Only this: that no matter who came up with the words we’re talking about – it’s a line that has resonance because it does seem to state something true about human psychology. Large scale death and suffering tends to elicit less sympathy than small scale misfortune. People can sympathize with others in direct proportion to the degree to which they know something about the people afflicted. As the saying goes, proximity is more important than magnitude. It’s an equation all writers wrestle with really, but crime writers in particular tussle with it since their domain is what you might call the dark side. If the best crime writers are fearless, contemplating, describing, and illuminating every aspect of human behavior, no matter how unpalatable, then finding just the right scale while doing this is of the utmost importance.
Crime writers routinely talk about how brutal and unflinching their works are.
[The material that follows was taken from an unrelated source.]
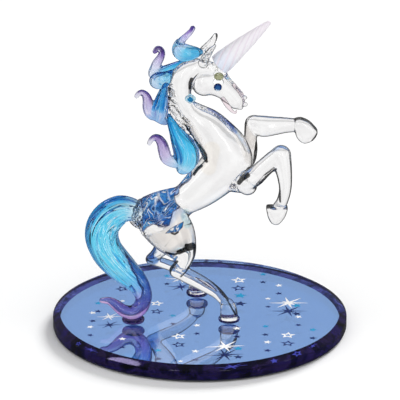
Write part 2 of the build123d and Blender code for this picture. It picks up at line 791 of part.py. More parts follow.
export_step(left_fore_hoof.part, "parts/left_fore_hoof.step")
export_step(right_foreleg.part, "parts/right_foreleg.step")
export_step(right_fore_hoof.part, "parts/right_fore_hoof.step")
export_step(right_hind_leg.part, "parts/right_hind_leg.step")
export_step(right_hind_hoof.part, "parts/right_hind_hoof.step")
export_step(left_hind_leg.part, "parts/left_hind_leg.step")
export_step(left_hind_hoof.part, "parts/left_hind_hoof.step")
export_step(tail.part, "parts/tail.step")
export_step(tail_curl.part, "parts/tail_curl.step")
export_step(tail_glue.part, "parts/tail_glue.step")
export_step(left_hind_glue.part, "parts/left_hind_glue.step")
export_step(right_hind_glue.part, "parts/right_hind_glue.step")
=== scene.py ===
import json
import math
from itertools import product

import bmesh
import bpy
import numpy as np
from mathutils import Matrix, Vector

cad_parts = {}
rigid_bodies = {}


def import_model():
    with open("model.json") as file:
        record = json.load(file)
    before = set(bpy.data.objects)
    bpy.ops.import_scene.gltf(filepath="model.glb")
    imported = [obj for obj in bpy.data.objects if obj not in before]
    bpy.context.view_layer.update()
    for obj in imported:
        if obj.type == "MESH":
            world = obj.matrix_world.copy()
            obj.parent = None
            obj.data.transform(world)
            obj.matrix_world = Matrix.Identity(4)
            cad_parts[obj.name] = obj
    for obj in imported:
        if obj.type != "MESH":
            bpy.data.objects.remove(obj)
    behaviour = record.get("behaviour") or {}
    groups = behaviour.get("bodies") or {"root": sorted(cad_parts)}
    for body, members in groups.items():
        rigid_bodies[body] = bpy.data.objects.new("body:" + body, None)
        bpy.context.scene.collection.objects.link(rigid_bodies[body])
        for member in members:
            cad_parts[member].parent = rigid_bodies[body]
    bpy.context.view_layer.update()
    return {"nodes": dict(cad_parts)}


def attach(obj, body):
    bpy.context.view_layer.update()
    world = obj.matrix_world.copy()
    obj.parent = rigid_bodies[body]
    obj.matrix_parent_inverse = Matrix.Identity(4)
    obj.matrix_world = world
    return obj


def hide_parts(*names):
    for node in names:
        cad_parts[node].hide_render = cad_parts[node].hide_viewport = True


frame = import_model()
nodes = frame["nodes"]
scene = bpy.context.scene

# Lengths in this script are millimetres until a mesh is made.
MM = 0.001
SIDE_Y = 3.0            # the animal's middle plane
FOOT_Z = 7.5            # soles stand on the glue films
TOP_Z = 7.2             # top of the mirror disc
GLASS_Z = 1.2           # silvered face of the disc
BASE_R = 63.5
CELL = 0.42             # grid of the body's volume


# ============================================================ node helpers
def new_material(name):
    m = bpy.data.materials.new(name)
    m.use_nodes = True
    m.node_tree.nodes.clear()
    out = m.node_tree.nodes.new("ShaderNodeOutputMaterial")
    return m, m.node_tree, out


def add(tree, kind, inputs=None, **props):
    n = tree.nodes.new(kind)
    for k, v in props.items():
        setattr(n, k, v)
    for k, v in (inputs or {}).items():
        s = n.inputs[k]
        if isinstance(v, bpy.types.NodeSocket):
            tree.links.new(v, s)
        else:
            s.default_value = v
    return n


def math_node(tree, op, a, b=None, c=None, clamp=False):
    n = add(tree, "ShaderNodeMath", operation=op, use_clamp=clamp)
    for i, v in enumerate((a, b, c)):
        if v is None:
            continue
        if isinstance(v, bpy.types.NodeSocket):
            tree.links.new(v, n.inputs[i])
        else:
            n.inputs[i].default_value = v
    return n.outputs[0]


def ramp(tree, fac, stops, mode="LINEAR"):
    n = add(tree, "ShaderNodeValToRGB", {"Fac": fac})
    n.color_ramp.interpolation = mode
    el = n.color_ramp.elements
    while len(el) < len(stops):
        el.new(0.5)
    for e, (p, c) in zip(el, stops):
        e.position = p
        e.color = (*c, 1.0) if len(c) == 3 else c
    return n.outputs["Color"]


def mix_colour(tree, fac, a, b, blend="MIX"):
    n = add(tree, "ShaderNodeMix", data_type="RGBA", blend_type=blend)
    for idx, v in ((0, fac), (6, a), (7, b)):
        s = n.inputs[idx]
        if isinstance(v, bpy.types.NodeSocket):
            tree.links.new(v, s)
        elif idx == 0:
            s.default_value = v
        else:
            s.default_value = (*v, 1.0)
    return n.outputs[2]


def grey(v):
    return (v, v, v)


def srgb(r, g, b):
    """8-bit display colour to linear."""
    out = []
    for c in (r, g, b):
        c /= 255
        out.append(c / 12.92 if c <= 0.04045 else ((c + 0.055) / 1.055) ** 2.4)
    return tuple(out)


def map_range(tree, v, a, b, c=0.0, d=1.0, smooth=True):
    n = add(tree, "ShaderNodeMapRange", {"Value": v, "From Min": a, "From Max": b,
                                         "To Min": c, "To Max": d})
    n.interpolation_type = "SMOOTHSTEP" if smooth else "LINEAR"
    return n.outputs[0]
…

But in terms of magnitude, how brutal are we talking about? Writers talk about the troubled characters they create, the criminals of every stripe, the psychopaths, but does one fictional killer conjured up, even a sadistic serial killer, hold a candle to, say, Bashar Assad, smiling in his well-tailored suits. You could name any number of so-called leaders, political and otherwise, in this connection? How much blood does that person have on his or her hands? How many lives ruined, how many people displaced? Thousands. Hundreds of thousands. Millions. Talk about crime! But when we get into the area of what you might call crimes against humanity, crime fiction itself fails. Which is another way of saying, fiction is written about the Final Solution, the Srebrenica massacre, the Rwandan genocide, and so on, but it's no longer crime fiction per se. It's something else (war fiction, survivor fiction, historical fiction, etc). There may be some examples, but I'm hard put to think of crime fiction that takes place dead smack in the middle of a war zone. Or a crime novel set in a place where atrocities are everyday occurrences, like Cambodia under the Khmer Rouge. It may be too hard to find the right scale under such chaotic conditions, where arbitrary death, barbarity, and constant suffering are the norm.
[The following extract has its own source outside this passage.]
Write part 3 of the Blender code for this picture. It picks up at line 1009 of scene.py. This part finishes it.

Where crime fiction does flourish is when set in periods soon after a time of trauma and strife. This can work in different ways. After World War I came the so-called Golden Age of Detective Fiction (1920-1939 roughly), and though the era’s mysteries have been criticized backwards and forwards for being artificial contrivances, mere escapist puzzles, it can also be said that it was precisely their escapist quality that satisfied a need after the massive useless bloodletting of the “Great War.” The novels of Agatha Christie, Dorothy L. Sayers, John Dickson Carr and countless others make death a thing that becomes a part of a country house game. Evil intentions are always foiled; disruptions to the social order vanquished. That’s all dated now, but one can understand why people trying to come to terms with the horror of casualty statistics would eat up this kind of fiction.
Crime fiction since the Golden Age doesn’t compartmentalize violence and death like those genteel masters did, but even the hardboiled people, the hardcore noir people, follow the same basic principle. They tell a story about characters people get to know so that when death hits, the reader feels something specific, related to an individual. To the greater horror outside the immediate world of the story, where the dead are mere statistics, we get hints. Perhaps this helps account for the never ending stream of war veterans who have populated crime stories - books, movies, TV - from World War Two till the present. War veterans with all their psychological baggage (not to mention their skills) make for fascinating characters in their own right, but they also allude to something beyond themselves that the smaller scale story they’re in can’t encompass. The Afghan war and the two Iraq wars have provided the fodder to keep this tradition kicking; among the works I've encountered recently where war vets play an integral part are Jon Bassoff's Corrosion, Mike Miner's Hurt Hawks, and Wallace Stroby's The Devil's Share. Paul Marks' Vortex is another. Justified has several characters who are returned vets, both on the side of the law and not, and True Detective couldn't but fail to have one of its cops be a former soldier. I could go on with contemporary examples, but you get the picture. Clearly the vet in crime fiction tradition shows no sign of abating.
Still, in regard to the idea that one death is a tragedy and a million deaths a statistic - is there any single story that encapsulates this best? It's a matter of opinion, but I'd go back in time and point to Graham Greene and the 1948 film from his script The Third Man. Above all, I'm thinking of the character Harry Lime.
Lime (Orson Welles) has been trading in diluted pencillin leading to the death of many, including children. But when his old friend Holly Martins (Joseph Cotton) confronts him, high up in a ferris wheel, Lime asks him how much pity he’d feel if one of the dots (the people down below) stopped moving. He adds the inducement of money. Twenty thousand dollars to get rid of one dot. From their high vantage point, aloof from the fray, thinking of people as sheer blips and numbers, is it so difficult to imagine accepting such an offer? Those deaths would mean nothing to Lime, and we grasp his ruthlessness. But as played by Welles, and written by Greene and him, Lime has a certain sardonic charm. We get to know him enough that we almost like him. There’s a woman who’s loved him and continues to love him despite the bad things she’s learned about him. When Lime dies, after being chased through the sewers like a rat, we feel something for him despite ourselves. We don’t feel shocked when his onetime lover, who knows of his crimes, snubs Holly Martins after Lime's funeral. She knew the whole Harry and still feels emotion for him. I might not call his death a tragedy, but as presented, it does come across as sad. The audience is made to feel ambivalent. We understand that Harry Lime changed over time. Something happened to him. His moral sense coarsened. Maybe (shocker) it had to do with World War II and the callousness created by seeing death triumphant everywhere. If millions just died in Europe and Asia, what’s a modest number more if it makes life easier for you? In a way that’s more direct than usual, The Third Man gets into the question of distance and numbers and how people value human life, but in one way or another, this is a question that lies beneath the surface of a lot of crime fiction.